> _YOUR OBJECTIVE_
Will you quote precisely the lines that run from the top of the material below to the line containing "# the base.", both ends included?

> _DATA PROVIDED_
—————
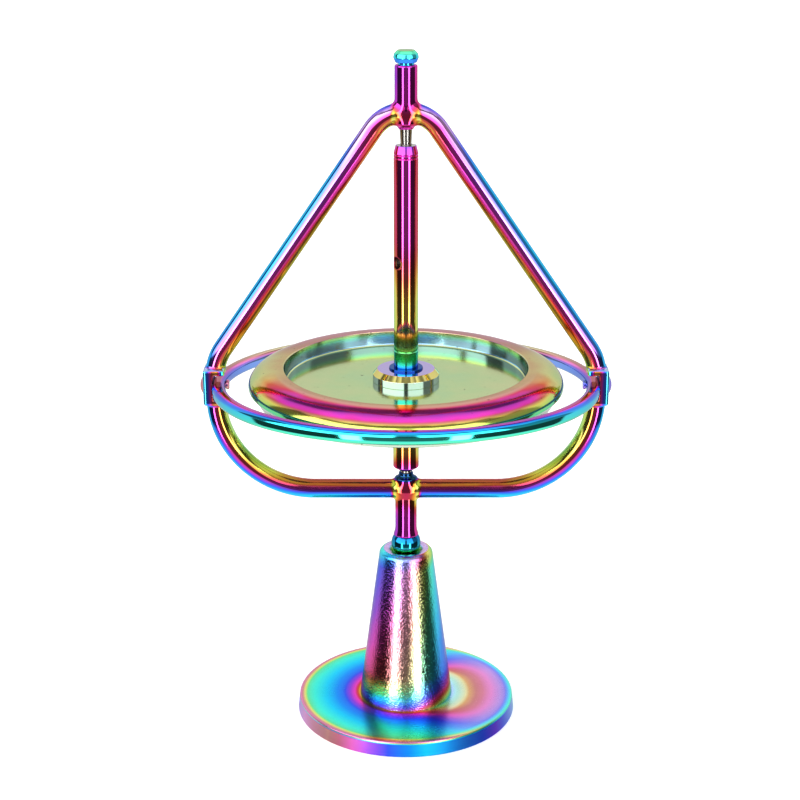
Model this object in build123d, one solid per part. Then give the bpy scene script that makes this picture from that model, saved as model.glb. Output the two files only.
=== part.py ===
from build123d import *
import os
from math import asin, atan2, cos, degrees, hypot, sin, sqrt, tan

# Toy gyroscope balanced on a stand. Millimetres, +Z up, the origin on the table under the middle of
# the base. The hoop lies in the XZ plane and its front faces -Y. Radii are measured from the Z axis.

# ---- stand: a turned disc, a cone with a cup in its top, and a hidden screw
baseRadius = 18.0
baseLean = 0.3                  # the rim leans in this much towards the top
baseThickness = 2.55
baseEdge = 0.18
postFootRadius = 7.65
postTopRadius = 4.25            # where the cone's side would meet its top face
postHeight = 25.95
postShoulder = 0.95
screwShankRadius = 1.5
screwHeadRadius = 3.0
screwHeadDepth = 1.3
screwLength = 11.0
screwRecess = 0.35              # the head lies this far above the table
screwDrive = (4.4, 0.8, 0.6)    # length, width and depth of the cross in the head

# ---- ball foot, and the cup it turns in
ballRadius = 2.4
cupRadius = 3.0
cupDepth = 1.52
cupBevel = 0.22
runningClearance = 0.04         # between faces that turn on each other

# ---- hoop: round rod bent to an arch above and a flat D below, with a stem at each end
rodRadius = 1.55
archRadius = 6.1                # bends are measured to the rod's centre line
archHeight = 99.6
hoopHalfWidth = 30.1
legCornerRise = 3.97            # height above the ring's plane where leg and side would meet
legBend = 8.0
lowerBend = 15.5
barHeight = 38.85
stemRadius = 1.75
topStemRise = 7.15              # from the arch's centre line to the stem's top
stemEdge = 0.28
stemEndAboveBall = 1.5
stemFlare = 0.35                # the lower stem widens this much where it sits on the ball
stemFlareLength = 1.5
crotchRound = 0.5               # inside round where the stems pass through the rod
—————
> _ANSWER TO THE PROBLEM_
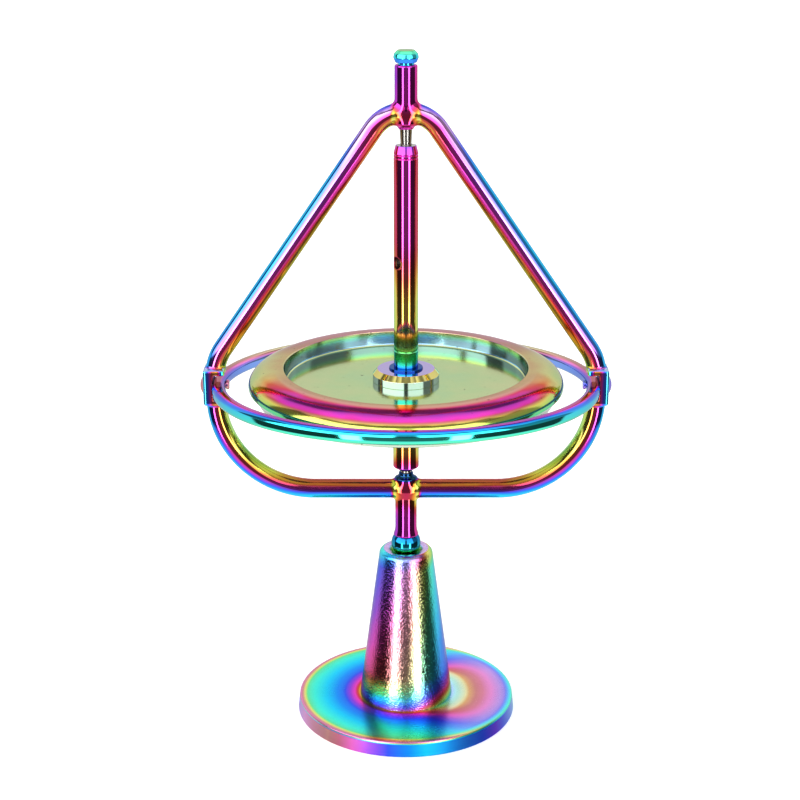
Model this object in build123d, one solid per part. Then give the bpy scene script that makes this picture from that model, saved as model.glb. Output the two files only.
=== part.py ===
from build123d import *
import os
from math import asin, atan2, cos, degrees, hypot, sin, sqrt, tan

# Toy gyroscope balanced on a stand. Millimetres, +Z up, the origin on the table under the middle of
# the base. The hoop lies in the XZ plane and its front faces -Y. Radii are measured from the Z axis.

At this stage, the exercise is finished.